BEGIN

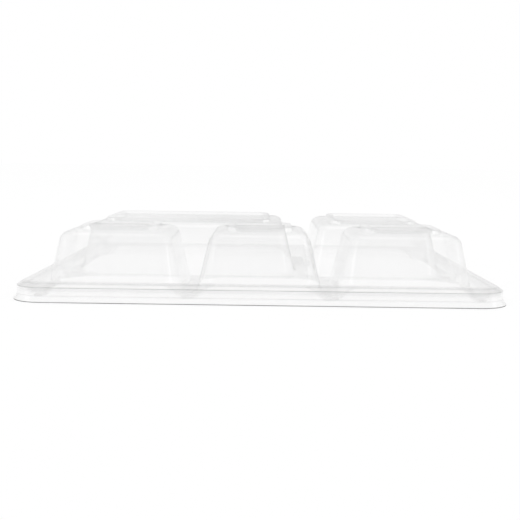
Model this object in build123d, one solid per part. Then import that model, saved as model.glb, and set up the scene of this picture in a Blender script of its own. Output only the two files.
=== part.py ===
from build123d import *
import os
from collections import namedtuple
from math import radians, tan

# Clear thermoformed cover with five domes, and the shallow clear tray it fits over.
# Millimetres. Origin: centre of the footprint, on the ground. +X right, +Y back, +Z up.

# Overall cover
LENGTH = 280.0              # along X, over the flared lip
WIDTH = 220.0               # along Y, over the flared lip
LIP_RADIUS = 19.0           # plan radius of the lip's corners
SHEET = 0.5                 # thickness of the formed sheet

# Rim of the cover: flared lip, upright skirt, sloped ledge, low crowned bead
FLARE_HEIGHT = 3.5
FLARE_INSET = 2.0
SKIRT_TOP = 8.1
LEDGE_TOP = 10.1
LEDGE_INSET = 2.9
BEAD_TOP = 10.9
BEAD_CROWN_INSET = 1.9
BEAD_WIDTH = 4.1            # flat top of the bead, between ledge and moat
MOAT_DRAFT_INSET = 1.5      # how far the moat's wall leans in, from bead to floor
FLOOR = 2.0                 # top of the moat and of the valleys between the domes

# Domes, measured where their walls meet the floor
DOME_SIDE = 123.0           # outer foot of the side domes, from the centre
DOME_END = 98.5             # outer foot of the front and back domes, from the centre
CENTRE_HALF = 36.2          # half length of the front centre dome
VALLEY = 7.7                # between neighbouring front domes
FRONT_ROW_BACK = -21.0      # back foot of the front row
BACK_ROW_FRONT = -9.5       # front foot of the back row
BACK_LEFT_END = 23.7        # right foot of the large back left dome
BACK_RIGHT_END = 32.0       # left foot of the back right dome
DOME_RADIUS = 16.0          # plan radius at the foot
DOME_DRAFT = 13.2           # degrees
SHOULDER_FILLET = 5.5

# Stacking rings on the dome tops
FRONT_TOP = 40.4
BACK_TOP = 38.2
RING_HEIGHT = 2.5
RING_INSET = 17.0           # from the dome's foot to the foot of the ring
RING_WIDTH = 5.7
RING_DRAFT_INSET = 0.6
RING_RADIUS = 9.0

# Tray inside the rim
TRAY_SHEET = 0.8
TRAY_FLOOR_HALF = (132.0, 102.0)
TRAY_FLANGE_HALF = (137.0, 107.0)
TRAY_WALL_LEAN = 0.5
TRAY_HEIGHT = 7.2
TRAY_RADIUS = 12.0
TRAY_FLANGE_RADIUS = 16.5

Outline = namedtuple("Outline", "x0 x1 y0 y1 radius")
Dome = namedtuple("Dome", "foot top")


def outline(half_x, half_y, radius):
    """Rounded rectangle centred on the origin."""
    return Outline(-half_x, half_x, -half_y, half_y, radius)


def shrink(shape, inset):
    """The outline moved inwards by inset, or outwards when inset is negative."""
    radius = max(shape.radius - inset, 0.5)
    return Outline(shape.x0 + inset, shape.x1 - inset, shape.y0 + inset, shape.y1 - inset, radius)


def section(shape, z):
    """Flat rounded rectangle at height z."""
    centre = ((shape.x0 + shape.x1) / 2, (shape.y0 + shape.y1) / 2, z)
    size = (shape.x1 - shape.x0, shape.y1 - shape.y0)
    return Pos(*centre) * RectangleRounded(*size, shape.radius)


def block(lower, z_lower, upper, z_upper):
    """Solid between two outlines, with straight drafted walls."""
    return loft([section(lower, z_lower), section(upper, z_upper)], ruled=True)


def fillet_top(solid, radius):
    """Round the edges of the solid's highest face."""
    return fillet(solid.faces().sort_by(Axis.Z)[-1].edges(), radius)


def domes():
    """The five domes as foot outlines with the height of their rings."""
    inner = CENTRE_HALF + VALLEY
    front = (-DOME_END, FRONT_ROW_BACK, DOME_RADIUS)
    back = (BACK_ROW_FRONT, DOME_END, DOME_RADIUS)
    return [
        Dome(Outline(-DOME_SIDE, -inner, *front), FRONT_TOP),
        Dome(Outline(-CENTRE_HALF, CENTRE_HALF, *front), FRONT_TOP),
        Dome(Outline(inner, DOME_SIDE, *front), FRONT_TOP),
        Dome(Outline(-DOME_SIDE, BACK_LEFT_END, *back), BACK_TOP),
        Dome(Outline(BACK_RIGHT_END, DOME_SIDE, *back), BACK_TOP),
    ]


def rim_block(skin):
    """Solid under the rim's surface; skin is how far it lies below that surface."""
    lip = shrink(outline(LENGTH / 2, WIDTH / 2, LIP_RADIUS), skin)
    skirt = shrink(lip, FLARE_INSET)
    ledge = shrink(skirt, LEDGE_INSET)
    crown = shrink(ledge, BEAD_CROWN_INSET)
    flare = block(lip, 0, skirt, FLARE_HEIGHT)
    upright = block(skirt, FLARE_HEIGHT, skirt, SKIRT_TOP - skin)
    slope = block(skirt, SKIRT_TOP - skin, ledge, LEDGE_TOP - skin)
    bead = block(ledge, LEDGE_TOP - skin, crown, BEAD_TOP - skin)
    return flare + upright + slope + bead


def moat_pocket(skin):
    """Space above the moat and valleys, inside the bead, with the floor lowered by skin."""
    inset = FLARE_INSET + LEDGE_INSET + BEAD_WIDTH
    mouth = shrink(outline(LENGTH / 2, WIDTH / 2, LIP_RADIUS), inset - skin)
    floor = shrink(mouth, MOAT_DRAFT_INSET)
    return block(floor, FLOOR - skin, mouth, BEAD_TOP + SHEET)


def dome_body(dome, skin):
    """One dome up to its shoulder, lowered by skin, with a rounded shoulder."""
    shoulder = dome.top - RING_HEIGHT
    lean = (shoulder - FLOOR) * tan(radians(DOME_DRAFT))
    foot = shrink(dome.foot, skin)
    body = block(foot, FLOOR - SHEET, shrink(foot, lean), shoulder - skin)
    return fillet_top(body, SHOULDER_FILLET - skin)


def ring_bump(dome, skin):
    """Raised stacking ring on one dome: a low plateau with its middle sunk back."""
    shoulder = dome.top - RING_HEIGHT
    outer_foot = shrink(dome.foot, RING_INSET + skin)
    outer_foot = outer_foot._replace(radius=RING_RADIUS - skin)
    outer_top = shrink(outer_foot, RING_DRAFT_INSET)
    inner_top = shrink(outer_foot, RING_WIDTH - RING_DRAFT_INSET - 2 * skin)
    inner_foot = shrink(inner_top, RING_DRAFT_INSET)
    plateau = block(outer_foot, shoulder - 2 * SHEET, outer_top, dome.top - skin)
    sink = block(inner_foot, shoulder - skin, inner_top, dome.top - skin)
    return plateau - sink


def cover_block(skin):
    """Everything under the cover's upper surface, or under its lower one when skin is SHEET."""
    solid = rim_block(skin) - moat_pocket(skin)
    for dome in domes():
        solid = solid + dome_body(dome, skin) + ring_bump(dome, skin)
    return solid


def dome_cover():
    """The formed sheet: the solid under its top surface less the solid under its bottom one."""
    below_lip = shrink(outline(LENGTH / 2, WIDTH / 2, LIP_RADIUS), SHEET)
    opening = block(below_lip, -1, below_lip, 0)
    return cover_block(0) - (cover_block(SHEET) + opening)


def base_tray():
    """Shallow tray: flat floor, upright wall inside the rim, and a flange under the ledge."""
    floor = outline(*TRAY_FLOOR_HALF, TRAY_RADIUS)
    wall_top = shrink(floor, -TRAY_WALL_LEAN)
    flange = outline(*TRAY_FLANGE_HALF, TRAY_FLANGE_RADIUS)
    inner_floor = shrink(floor, TRAY_SHEET)
    inner_top = shrink(wall_top, TRAY_SHEET)
    pan = block(floor, 0, wall_top, TRAY_HEIGHT)
    brim = block(flange, TRAY_HEIGHT - TRAY_SHEET, flange, TRAY_HEIGHT)
    hollow = block(inner_floor, TRAY_SHEET, inner_top, TRAY_HEIGHT)
    return pan + brim - hollow


def main():
    os.makedirs("parts", exist_ok=True)
    for name, maker in (("dome_cover", dome_cover), ("base_tray", base_tray)):
        solid = maker().solid()
        solid.label = name
        export_step(solid, f"parts/{name}.step")


main()
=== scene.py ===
from collections import namedtuple
from math import atan, ceil, cos, pi, radians, sin, tan

import bmesh
import bpy
import numpy as np
from mathutils import Matrix, Vector


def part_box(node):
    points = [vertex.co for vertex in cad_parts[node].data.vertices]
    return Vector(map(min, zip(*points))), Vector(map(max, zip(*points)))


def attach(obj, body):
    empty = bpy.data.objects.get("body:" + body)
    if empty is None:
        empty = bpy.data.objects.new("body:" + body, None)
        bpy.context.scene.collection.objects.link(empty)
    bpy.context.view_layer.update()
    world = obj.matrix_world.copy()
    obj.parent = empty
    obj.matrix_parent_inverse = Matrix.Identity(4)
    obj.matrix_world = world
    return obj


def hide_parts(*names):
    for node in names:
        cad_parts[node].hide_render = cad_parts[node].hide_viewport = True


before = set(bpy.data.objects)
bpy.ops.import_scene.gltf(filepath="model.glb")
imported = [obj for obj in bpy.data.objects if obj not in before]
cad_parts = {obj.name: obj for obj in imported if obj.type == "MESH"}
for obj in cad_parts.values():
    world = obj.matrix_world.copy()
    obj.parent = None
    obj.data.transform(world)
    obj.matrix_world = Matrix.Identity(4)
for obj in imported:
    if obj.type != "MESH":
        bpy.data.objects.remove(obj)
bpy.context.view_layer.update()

MM = 0.001

# Sizes below are in millimetres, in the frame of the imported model.
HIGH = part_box("dome_cover")[1] / MM
HALF_LENGTH = HIGH.x
HALF_WIDTH = HIGH.y
COVER_TOP = HIGH.z
SHEET = 0.45                 # thickness of the cover's sheet

# Rim: (distance in from the lip, height, rounding radius, painted shade along its bend) of each corner of
# its section
LIP_RADIUS = 19.0
RIM_CORNERS = (
    (0.0, 0.45, 0.0, 0.0),
    (0.5, 0.45, 0.5, 0.3),
    (2.0, 3.5, 1.8, 0.5),
    (2.0, 8.1, 0.5, 2.8),
    (4.9, 10.1, 1.8, 2.0),
    (6.6, 10.8, 2.0, 0.2),
    (8.0, 10.8, 0.0, 0.0),
)
RIM_SHADE_RISE = (2.0, 9.0)   # heights between which the rim's painted shade comes in
BACK_SHADE_SHARE = 0.15            # strength of the rim's painted shade, in its bends and up its face, along the back, against the front
BEAD_INSET = RIM_CORNERS[-1][0]
BEAD_TOP = RIM_CORNERS[-1][1]
BEAD_EDGE = 1.0              # from the end of the rim's section to the moat's wall
MOAT_SLOPE = 5.9
MOAT_HEAD_RADIUS = 0.8
MOAT_FOOT_RADIUS = 1.8
MOAT_BEND_SHADE = 0.25             # painted shade along its bends
MOAT_SHADE = 0.15            # painted shade across it, against the rim's
FLOOR = 2.0
NARROW_FLOOR = 9.0           # the floor where the moat is too narrow to be drawn deep
NARROW_GAP = 4.2
WIDE_GAP = 11.0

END

--- Exercise prompt ---
Go back over the listing above and copy exactly the lines that begin at the line with "return pan + brim - hollow" and stop after the line with "zip(*points))), Vector(map(max, zip(*points)))"; leave out every other line.

--- Solution to the problem ---
    return pan + brim - hollow


def main():
    os.makedirs("parts", exist_ok=True)
    for name, maker in (("dome_cover", dome_cover), ("base_tray", base_tray)):
        solid = maker().solid()
        solid.label = name
        export_step(solid, f"parts/{name}.step")


main()
=== scene.py ===
from collections import namedtuple
from math import atan, ceil, cos, pi, radians, sin, tan

import bmesh
import bpy
import numpy as np
from mathutils import Matrix, Vector


def part_box(node):
    points = [vertex.co for vertex in cad_parts[node].data.vertices]
    return Vector(map(min, zip(*points))), Vector(map(max, zip(*points)))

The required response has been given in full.